2015-01-17 13:00:00

Journée du migrant en France dans un climat de peur


(RV) - Entretien - « Eglise sans frontières. Mère de tous », c’est le thème de la 101ème Journée mondiale du migrant et du réfugié, célébrée dimanche 18 janvier. Une journée instituée en 1914, par le Pape Benoît XV. Dans de nombreux diocèses, paroisses et communautés multiplient les initiatives : organisation de temps de partage, prières universelles dans plusieurs langues, concerts, animations pour les enfants…etc. L’objectif est de promouvoir la culture de la rencontre. C’est l’appel qu’a lancé le Pape François dans son message, à l’occasion de cette journée, publié en septembre dernier.

Le Saint-Père avait en effet exhorté à passer d’une attitude « de défense et de peur, de désintérêt et de marginalisation, à une attitude qui ait comme base la culture de la rencontre ». Cette année, cette journée se tient en France dans un contexte très particulier, après les attaques à Paris et à Montrouge qui ont fait 17 morts et traumatisé toute une nation. C’est ce que nous explique le père Lorenzo Prencipe, sociologue, théologien, directeur du Service national de la pastorale des migrants et des personnes itinérantes, au sein de la conférences des évêques de France. Des propos recueillis par Hélène Destombes.

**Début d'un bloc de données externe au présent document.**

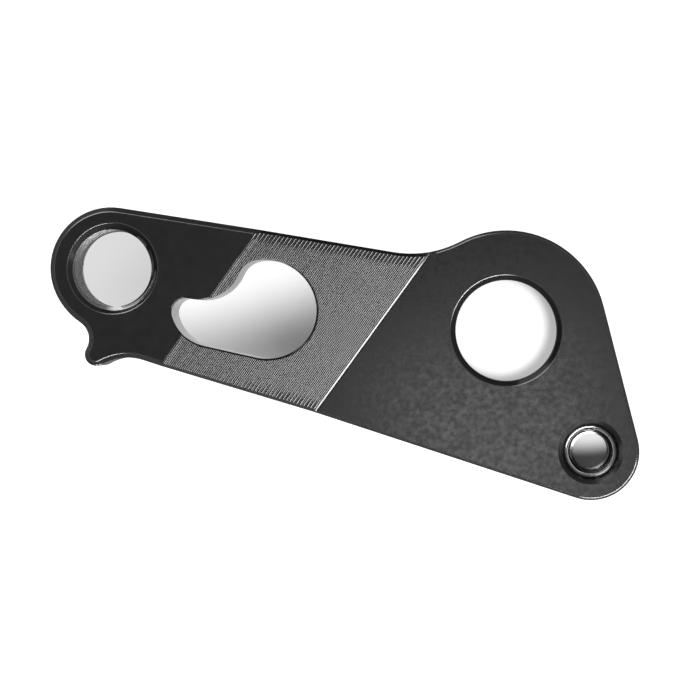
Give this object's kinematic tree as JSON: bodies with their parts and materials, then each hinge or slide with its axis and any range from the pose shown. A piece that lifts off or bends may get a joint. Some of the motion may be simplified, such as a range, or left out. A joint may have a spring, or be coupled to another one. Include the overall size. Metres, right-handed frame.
{
  "type": "bicycle derailleur hanger",
  "caption": "One-piece machined hanger that bolts to a bicycle frame at the rear axle and carries the derailleur on an offset threaded end.",
  "frame": {"origin": "on the axle bore's centre line, at the inboard face of the axle plate", "axes": "+Z outboard along the axle bore, +X from the derailleur bolt to the axle"},
  "size_m": [0.0721, 0.0305, 0.0165],
  "materials": {
    "anodised_aluminium": "satin black anodised over fine milling marks, bare metal in the threads' crests"
  },
  "bodies": {
    "root": {"hanger": "anodised_aluminium"}
  },
  "joints": []
}
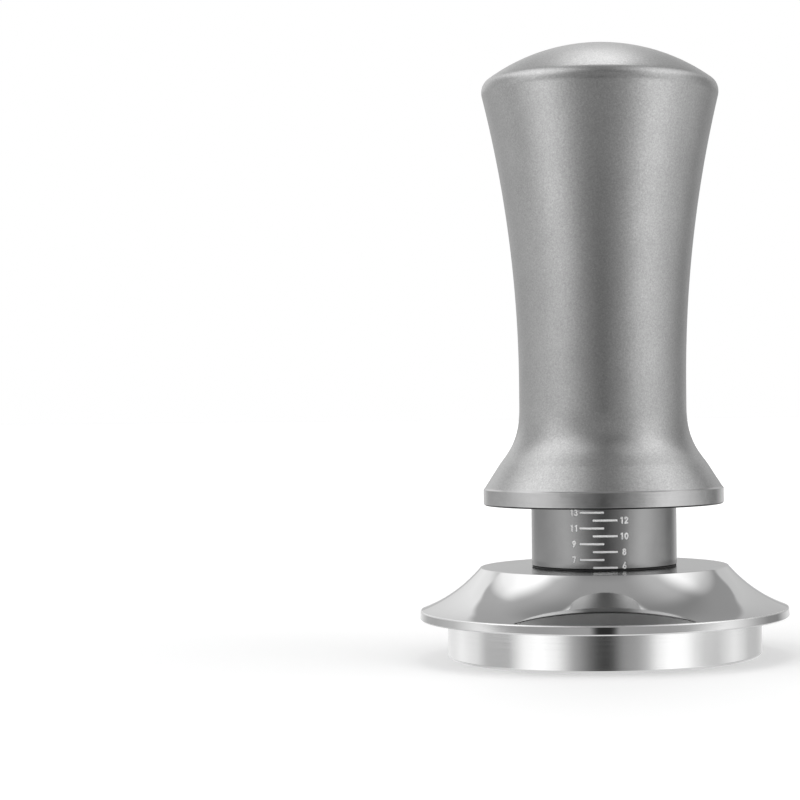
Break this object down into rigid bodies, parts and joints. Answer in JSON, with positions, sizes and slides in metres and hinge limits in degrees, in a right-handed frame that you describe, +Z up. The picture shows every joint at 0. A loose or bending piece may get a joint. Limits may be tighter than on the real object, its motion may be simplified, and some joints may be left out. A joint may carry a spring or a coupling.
{
  "type": "espresso tamper",
  "caption": "Hand tamper for ground coffee: domed flared metal handle on a sprung shaft, numbered depth sleeve, polished self-levelling brim that rests on the basket, flat round base.",
  "frame": {"origin": "centre of the base's flat bottom face, which presses the coffee", "axes": "+Z up the shaft towards the handle's dome; the depth scale's numbers face -Y; +X to the right of someone reading the scale"},
  "size_m": [0.0604, 0.0604, 0.1],
  "materials": {
    "blasted_aluminium": "bead-blasted, grey anodised",
    "satin_sleeve": "fine satin, grey, with paint-filled engraved marks",
    "polished_steel": "mirror-polished stainless steel",
    "turned_steel": "fine-turned stainless steel",
    "ground_steel": "ground",
    "zinc_steel": "zinc plated",
    "black_steel": "black oxide",
    "spring_steel": "drawn wire, lightly oiled",
    "turned_brass": "turned",
    "white_acetal": "machined",
    "black_acetal": "machined",
    "black_rubber": "matte moulded"
  },
  "bodies": {
    "base": {"tamper_base": "turned_steel", "centre_shaft": "ground_steel", "shaft_lock_washer": "zinc_steel", "brim_bumper_ring": "black_rubber", "return_spring": "spring_steel", "return_spring_washer": "zinc_steel", "shaft_circlip": "black_steel", "spring_collar": "zinc_steel", "collar_screw": "black_steel", "main_spring": "spring_steel"},
    "brim": {"levelling_brim": "polished_steel", "sleeve_gasket": "black_rubber", "scale_sleeve": "satin_sleeve", "brim_bush": "white_acetal"},
    "handle": {"handle_shell": "blasted_aluminium", "sleeve_guide_ring": "black_acetal", "guide_ring_circlip": "spring_steel", "guide_nut": "turned_brass", "handle_bush": "white_acetal", "stop_washer": "black_rubber", "upper_spring_seat": "zinc_steel"}
  },
  "joints": [
    {"name": "brim_slide", "type": "slide", "parent": "base", "child": "brim", "axis": [0, 0, 1], "range_m": [0, 0.0065], "stiffness_N_per_m": 320, "springref_m": -0.006, "deforming": ["return_spring"]},
    {"name": "handle_press", "type": "slide", "parent": "base", "child": "handle", "axis": [0, 0, -1], "range_m": [0, 0.0035], "stiffness_N_per_m": 12000, "springref_m": -0.0085, "deforming": ["main_spring"]}
  ]
}
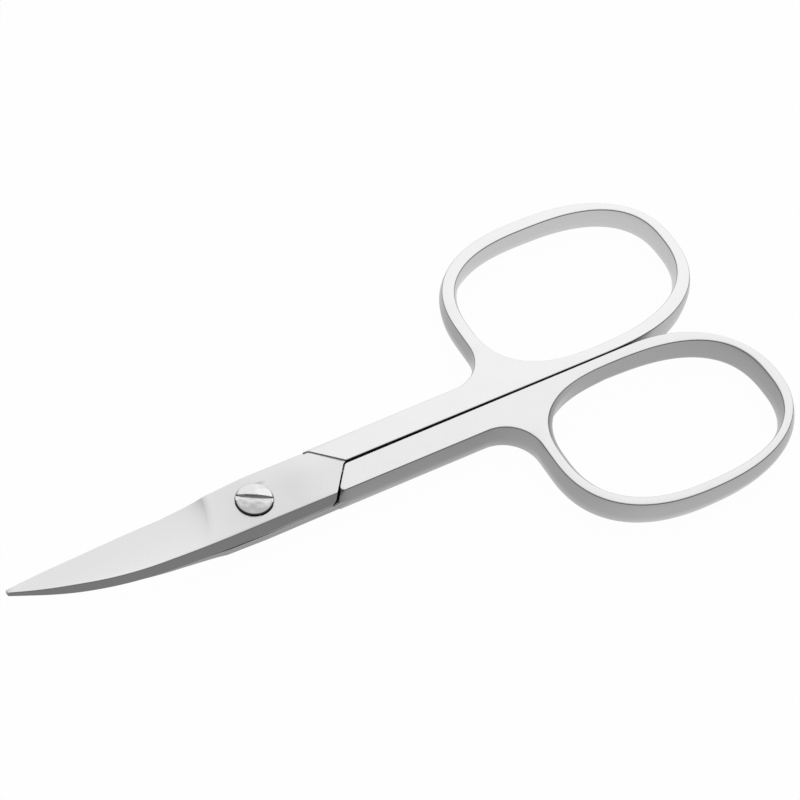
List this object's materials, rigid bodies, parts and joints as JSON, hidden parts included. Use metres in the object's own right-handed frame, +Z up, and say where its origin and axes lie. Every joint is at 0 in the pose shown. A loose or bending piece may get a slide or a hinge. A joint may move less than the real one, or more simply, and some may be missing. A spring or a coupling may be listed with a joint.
{
  "type": "nail scissors",
  "caption": "Curved nail scissors: two crossed steel halves with upturned blades and oval finger rings, turning on a slotted pivot screw.",
  "frame": {"origin": "on the surface that the scissors rest on, below the middle of their length, on the line between the two shanks", "axes": "+X from the blade tips towards the finger rings, +Z up, the side to which the blades curve, +Y towards the ring of the upper half"},
  "size_m": [0.09, 0.043, 0.0059],
  "materials": {
    "satin_steel": "satin",
    "screw_steel": "polished"
  },
  "bodies": {
    "lower_half": {"lower_half": "satin_steel", "pivot_screw": "screw_steel"},
    "upper_half": {"upper_half": "satin_steel"}
  },
  "joints": [
    {"name": "blade_pivot", "type": "hinge", "parent": "lower_half", "child": "upper_half", "pos_m": [-0.0162, 0, 0.0018], "axis": [0, 0, 1], "range_deg": [0, 130]}
  ]
}
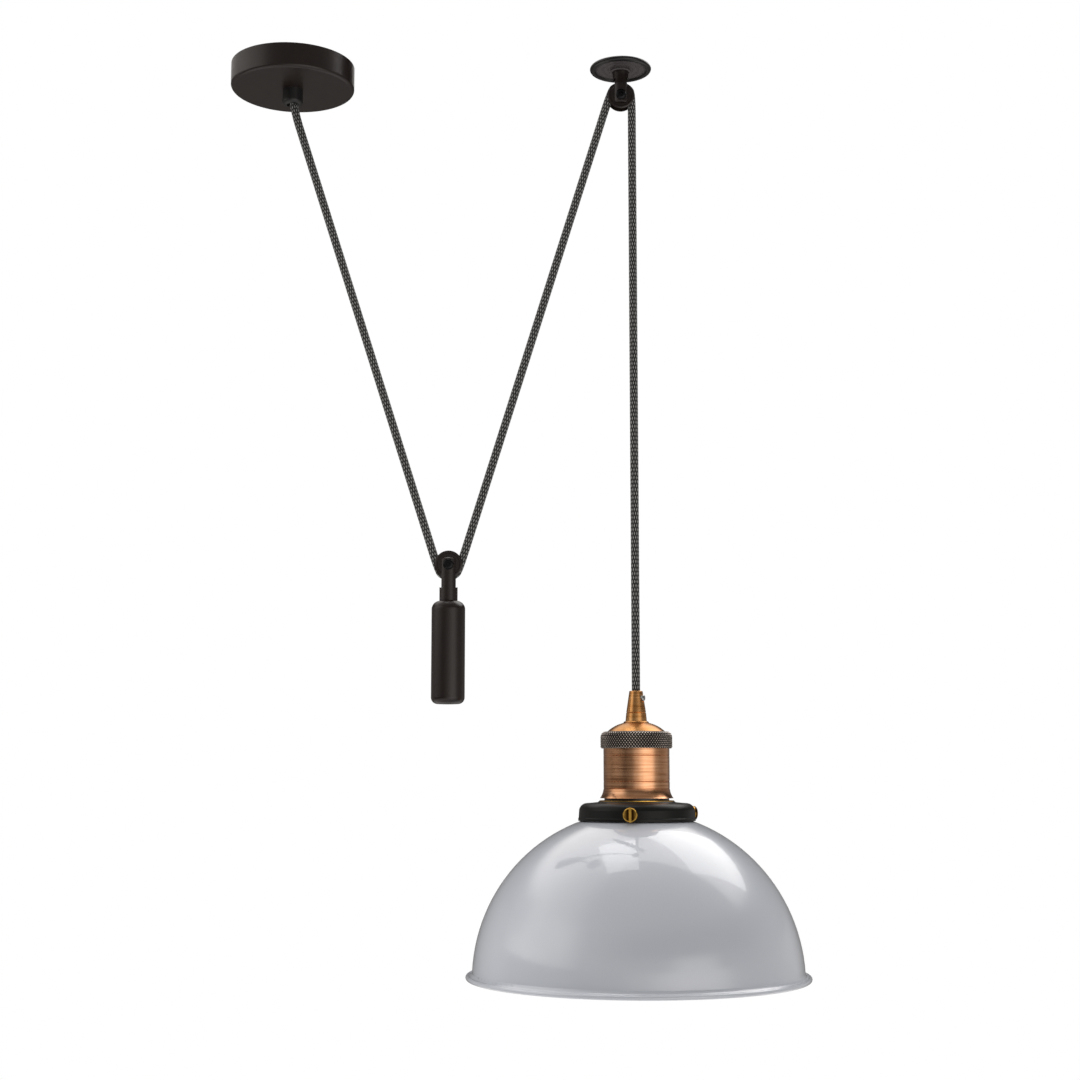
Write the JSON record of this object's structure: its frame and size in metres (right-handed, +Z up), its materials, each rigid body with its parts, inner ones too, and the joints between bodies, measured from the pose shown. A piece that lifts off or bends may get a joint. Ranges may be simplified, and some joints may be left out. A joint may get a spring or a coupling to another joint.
{
  "type": "rise and fall pendant",
  "caption": "Ceiling pendant whose flex runs round a counterweight's wheel and over a ceiling pulley to a copper lampholder with a spun dome shade; it raises and lowers.",
  "frame": {"origin": "middle of the ceiling rose on the ceiling, midway between its fixing slots", "axes": "+Z up into the ceiling, +X from the rose to the ceiling pulley, +Y away from the picture's viewer"},
  "size_m": [0.4177, 0.24, 0.6636],
  "materials": {
    "rose_powder_coat": "dark bronze powder coat, matte",
    "sheave_powder_coat": "dark bronze powder coat on turned wheels",
    "black_nylon": "moulded black nylon",
    "zinc_steel": "zinc-plated steel, pressed and turned",
    "black_oxide_steel": "black-oxide steel screws and nuts",
    "black_gloss_paint": "gloss black enamel on pressed steel",
    "antique_copper": "antique copper plate on turned brass, brushed",
    "pewter": "pewter plate, knurled",
    "bakelite": "moulded phenolic",
    "brass": "turned and pressed brass",
    "satin_black_paint": "satin black paint on spun steel",
    "white_lacquer": "gloss white lacquer on spun aluminium",
    "braided_flex": "black and grey cotton braid",
    "live_core": "brown PVC insulation",
    "neutral_core": "blue PVC insulation",
    "earth_core": "green and yellow PVC insulation",
    "white_nylon": "moulded white nylon"
  },
  "bodies": {
    "ceiling_parts": {"rose_cup": "rose_powder_coat", "rose_crossbar": "zinc_steel", "rose_locknuts": "zinc_steel", "rose_earth_screw": "zinc_steel", "rose_gland": "black_nylon", "rose_gland_collet": "black_nylon", "rose_terminal_block": "white_nylon", "rose_terminal_screws": "brass", "rose_core_live": "live_core", "rose_core_neutral": "neutral_core", "rose_core_earth": "earth_core", "pulley_plate": "black_gloss_paint", "pulley_collar": "black_gloss_paint", "ceiling_fork": "rose_powder_coat", "ceiling_bush": "brass", "ceiling_axle": "black_oxide_steel", "ceiling_axle_nut": "black_oxide_steel", "cord_rose_tail": "braided_flex", "cord_rose_leg": "braided_flex", "cord_pulley_leg": "braided_flex", "cord_pulley_bend": "braided_flex", "cord_lamp_leg": "braided_flex"},
    "ceiling_wheel": {"ceiling_sheave": "sheave_powder_coat"},
    "weight_carriage": {"weight_bush": "brass", "cord_weight_bend": "braided_flex"},
    "weight_wheel": {"weight_sheave": "sheave_powder_coat"},
    "weight": {"weight_fork": "rose_powder_coat", "weight_axle": "black_oxide_steel", "weight_axle_nut": "black_oxide_steel", "weight_body": "rose_powder_coat", "weight_screw": "black_oxide_steel"},
    "lamp": {"cord_lamp_tail": "braided_flex", "cord_grip": "antique_copper", "cord_grip_screw": "zinc_steel", "holder_nipple": "zinc_steel", "nipple_nut": "zinc_steel", "earth_tag": "brass", "holder_cap": "antique_copper", "holder_shell": "antique_copper", "socket_insulator": "bakelite", "socket_screw_shell": "brass", "centre_contact": "brass", "socket_terminals": "brass", "socket_terminal_screws": "brass", "lamp_core_live": "live_core", "lamp_core_neutral": "neutral_core", "lamp_core_earth": "earth_core", "gallery_washer": "brass", "shade_gallery": "satin_black_paint", "shade_ring_nut": "bakelite", "shade": "white_lacquer"},
    "ring": {"knurled_ring": "pewter"},
    "screw_1": {"gallery_screw_1": "brass"},
    "screw_2": {"gallery_screw_2": "brass"},
    "screw_3": {"gallery_screw_3": "brass"}
  },
  "joints": [
    {"name": "lamp_travel", "type": "slide", "parent": "ceiling_parts", "child": "lamp", "axis": [0, 0, 1], "range_m": [-0.25, 0.15], "deforming": ["cord_lamp_leg"]},
    {"name": "weight_travel", "type": "slide", "parent": "ceiling_parts", "child": "weight_carriage", "axis": [0, 0, 1], "range_m": [-0.08, 0.133], "deforming": ["cord_rose_leg", "cord_pulley_leg"]},
    {"name": "ceiling_wheel_turn", "type": "hinge", "parent": "ceiling_parts", "child": "ceiling_wheel", "pos_m": [0.244, 0, -0.0231], "axis": [0, 1, 0], "range_deg": [-1050, 1750]},
    {"name": "weight_wheel_turn", "type": "hinge", "parent": "weight_carriage", "child": "weight_wheel", "pos_m": [0.1185, 0, -0.3737], "axis": [0, 1, 0], "range_deg": [-875, 525]},
    {"name": "weight_swing", "type": "hinge", "parent": "weight_carriage", "child": "weight", "pos_m": [0.1185, 0, -0.3737], "axis": [0, 1, 0], "range_deg": [-20, 20]},
    {"name": "ring_turn", "type": "hinge", "parent": "lamp", "child": "ring", "pos_m": [0.2522, 0, -0.5], "axis": [0, 0, 1], "continuous": true},
    {"name": "screw_1_travel", "type": "slide", "parent": "lamp", "child": "screw_1", "axis": [-0.1564, -0.9877, 0], "range_m": [0, 0.004]},
    {"name": "screw_2_travel", "type": "slide", "parent": "lamp", "child": "screw_2", "axis": [0.9336, 0.3584, 0], "range_m": [0, 0.004]},
    {"name": "screw_3_travel", "type": "slide", "parent": "lamp", "child": "screw_3", "axis": [-0.7771, 0.6293, 0], "range_m": [0, 0.004]}
  ],
  "couplings": [
    {"joint": "weight_travel", "follows": "lamp_travel", "ratio": -0.53},
    {"joint": "ceiling_wheel_turn", "follows": "lamp_travel", "rad_per_m": -121.95},
    {"joint": "weight_wheel_turn", "follows": "lamp_travel", "rad_per_m": 60.98}
  ]
}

« C’est un contexte un peu préoccupant suite aux attentats que nous venons de vivre, un climat de peur, de méfiance et de difficulté que toute la société vit en ce moment particulier. Mais la journée mondiale du migrant et du réfugié tombe justement dans une situation difficile pour inviter et réinviter toujours les croyants catholiques, mais aussi les croyants de toute religion, à redécouvrir que le seul chemin pour une cohabitation et pour un vivre-ensemble raisonnable, paisible et efficace, c’est redécouvrir la rencontre, le respect de l’autre et essayer de dépasser toute frontière, non seulement géographique mais aussi toute frontière culturelle et individuelle que nous érigeons pour nous protéger de cette peur de l’autre.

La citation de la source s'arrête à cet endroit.